• _WHAT THE EXERCISE ASKS_
Repeat every line below exactly as it reads.

• _DATA SECTION_
-- BEGIN --
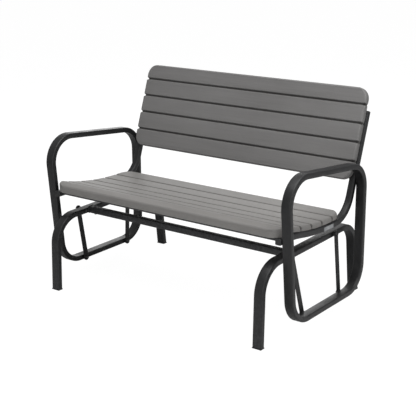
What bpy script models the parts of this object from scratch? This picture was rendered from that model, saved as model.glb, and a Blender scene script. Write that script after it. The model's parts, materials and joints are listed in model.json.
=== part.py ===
"""Glider bench: a fixed steel base, four swinging hangers and a gliding seat.

Metres, +Z up. X runs across the seat, -Y is the front, and the floor is z = 0.
A left part has x below zero. Every moving piece hangs from an empty on its pivot.
"""

import math

import bmesh
import bpy
from mathutils import Matrix, Vector

# ---------------------------------------------------------------- driving sizes
GAP = 0.0003                     # air left between pieces that touch
HALF_WIDTH = 0.635               # outer face of a side loop

# side loops: one closed ring of flat tube is leg, armrest and bottom rail
LOOP_WIDTH = 0.041               # along X
LOOP_DEPTH = 0.0235              # in the plane of the ring
LOOP_BEND = 0.108                # centreline radius of the four bends
LOOP_CORNERS = [                 # (y, z) where the straight centrelines meet
    (-0.2690, 0.0720),
    (0.2580, 0.0620),
    (0.2752, 0.5922),
    (-0.3040, 0.6670),
]

# base frames: an inverted U of flat tube on each side
BASE_X = 0.5400                  # middle of the tube
BASE_WIDTH = 0.0415
BASE_DEPTH = 0.024
BASE_CORNERS = [                 # (y, z, centreline radius of the bend there)
    (-0.3845, 0.0040, 0.0),
    (-0.3640, 0.3185, 0.116),
    (0.3230, 0.3145, 0.098),
    (0.3490, 0.0040, 0.0),
]
CAP_HEIGHT = 0.0040              # the plastic foot under each tube end
CAP_OVERHANG = 0.0012

# side rails: bent tubes under the seat that run up behind the back
RAIL_X = 0.5802
RAIL_WIDTH = 0.027
RAIL_DEPTH = 0.025
RAIL_CORNERS = [                 # (y, z, centreline radius of the bend there)
    (-0.3020, 0.4165, 0.0),
    (-0.2050, 0.4130, 0.500),
    (-0.0850, 0.3900, 1.000),
    (0.0500, 0.3765, 0.400),
    (0.2052, 0.3765, 0.130),
    (0.2850, 0.5840, 0.400),
    (0.3640, 0.7900, 0.0),
]

# hangers
HANGER_WIDTH = 0.024
HANGER_THICK = 0.005
HANGER_EYE = 0.0150              # radius round each pivot
HANGER_X_TOP = 0.5715
HANGER_X_FOOT = 0.5860
HANGER_BORE = 0.0052
SLACK_BORE = 0.0066              # rear lower eyes: the seat's tilt is taken up here
PIVOTS = {                       # (y, z) of the upper and the lower pivot
    "front": ((-0.1910, 0.3190), (-0.1425, 0.0691)),
    "rear": ((0.1450, 0.3170), (0.1440, 0.0635)),
}
BOLT_RADIUS = 0.0050
HEAD_RADIUS = 0.0085
HEAD_HEIGHT = 0.0052
STUD_DEPTH = 0.0180              # how far a stud reaches into the side loop
BUSH_RADIUS = 0.0105

# panels
SEAT_HALF_WIDTH = 0.588
SEAT_FRONT = -0.3145
SEAT_REAR = 0.1625
SEAT_THICK = 0.0213
SEAT_LIP = 0.4300                # underside of the front lip
SEAT_GROOVES = [-0.2350, -0.1555, -0.0760, 0.0035, 0.0830]
SEAT_CORNER = 0.058
BACK_HALF_WIDTH = 0.587
BACK_TOP = (0.3632, 0.8916)      # (y, z) of the front face's upper edge
BACK_FOOT = (0.2228, 0.5300)
BACK_THICK = 0.024
BACK_GROOVES = [0.178, 0.382, 0.586, 0.795]
BACK_CORNER = 0.050
EDGE_ROUND = 0.0085
GROOVE_HALF = 0.0060
GROOVE_DEPTH = 0.0065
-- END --
• _THE COMPLETED TASK_
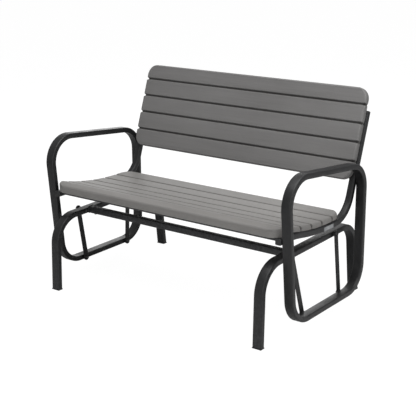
What bpy script models the parts of this object from scratch? This picture was rendered from that model, saved as model.glb, and a Blender scene script. Write that script after it. The model's parts, materials and joints are listed in model.json.
=== part.py ===
"""Glider bench: a fixed steel base, four swinging hangers and a gliding seat.

Metres, +Z up. X runs across the seat, -Y is the front, and the floor is z = 0.
A left part has x below zero. Every moving piece hangs from an empty on its pivot.
"""

import math

import bmesh
import bpy
from mathutils import Matrix, Vector

# ---------------------------------------------------------------- driving sizes
GAP = 0.0003                     # air left between pieces that touch
HALF_WIDTH = 0.635               # outer face of a side loop

# side loops: one closed ring of flat tube is leg, armrest and bottom rail
LOOP_WIDTH = 0.041               # along X
LOOP_DEPTH = 0.0235              # in the plane of the ring
LOOP_BEND = 0.108                # centreline radius of the four bends
LOOP_CORNERS = [                 # (y, z) where the straight centrelines meet
    (-0.2690, 0.0720),
    (0.2580, 0.0620),
    (0.2752, 0.5922),
    (-0.3040, 0.6670),
]

# base frames: an inverted U of flat tube on each side
BASE_X = 0.5400                  # middle of the tube
BASE_WIDTH = 0.0415
BASE_DEPTH = 0.024
BASE_CORNERS = [                 # (y, z, centreline radius of the bend there)
    (-0.3845, 0.0040, 0.0),
    (-0.3640, 0.3185, 0.116),
    (0.3230, 0.3145, 0.098),
    (0.3490, 0.0040, 0.0),
]
CAP_HEIGHT = 0.0040              # the plastic foot under each tube end
CAP_OVERHANG = 0.0012

# side rails: bent tubes under the seat that run up behind the back
RAIL_X = 0.5802
RAIL_WIDTH = 0.027
RAIL_DEPTH = 0.025
RAIL_CORNERS = [                 # (y, z, centreline radius of the bend there)
    (-0.3020, 0.4165, 0.0),
    (-0.2050, 0.4130, 0.500),
    (-0.0850, 0.3900, 1.000),
    (0.0500, 0.3765, 0.400),
    (0.2052, 0.3765, 0.130),
    (0.2850, 0.5840, 0.400),
    (0.3640, 0.7900, 0.0),
]

# hangers
HANGER_WIDTH = 0.024
HANGER_THICK = 0.005
HANGER_EYE = 0.0150              # radius round each pivot
HANGER_X_TOP = 0.5715
HANGER_X_FOOT = 0.5860
HANGER_BORE = 0.0052
SLACK_BORE = 0.0066              # rear lower eyes: the seat's tilt is taken up here
PIVOTS = {                       # (y, z) of the upper and the lower pivot
    "front": ((-0.1910, 0.3190), (-0.1425, 0.0691)),
    "rear": ((0.1450, 0.3170), (0.1440, 0.0635)),
}
BOLT_RADIUS = 0.0050
HEAD_RADIUS = 0.0085
HEAD_HEIGHT = 0.0052
STUD_DEPTH = 0.0180              # how far a stud reaches into the side loop
BUSH_RADIUS = 0.0105

# panels
SEAT_HALF_WIDTH = 0.588
SEAT_FRONT = -0.3145
SEAT_REAR = 0.1625
SEAT_THICK = 0.0213
SEAT_LIP = 0.4300                # underside of the front lip
SEAT_GROOVES = [-0.2350, -0.1555, -0.0760, 0.0035, 0.0830]
SEAT_CORNER = 0.058
BACK_HALF_WIDTH = 0.587
BACK_TOP = (0.3632, 0.8916)      # (y, z) of the front face's upper edge
BACK_FOOT = (0.2228, 0.5300)
BACK_THICK = 0.024
BACK_GROOVES = [0.178, 0.382, 0.586, 0.795]
BACK_CORNER = 0.050
EDGE_ROUND = 0.0085
GROOVE_HALF = 0.0060
GROOVE_DEPTH = 0.0065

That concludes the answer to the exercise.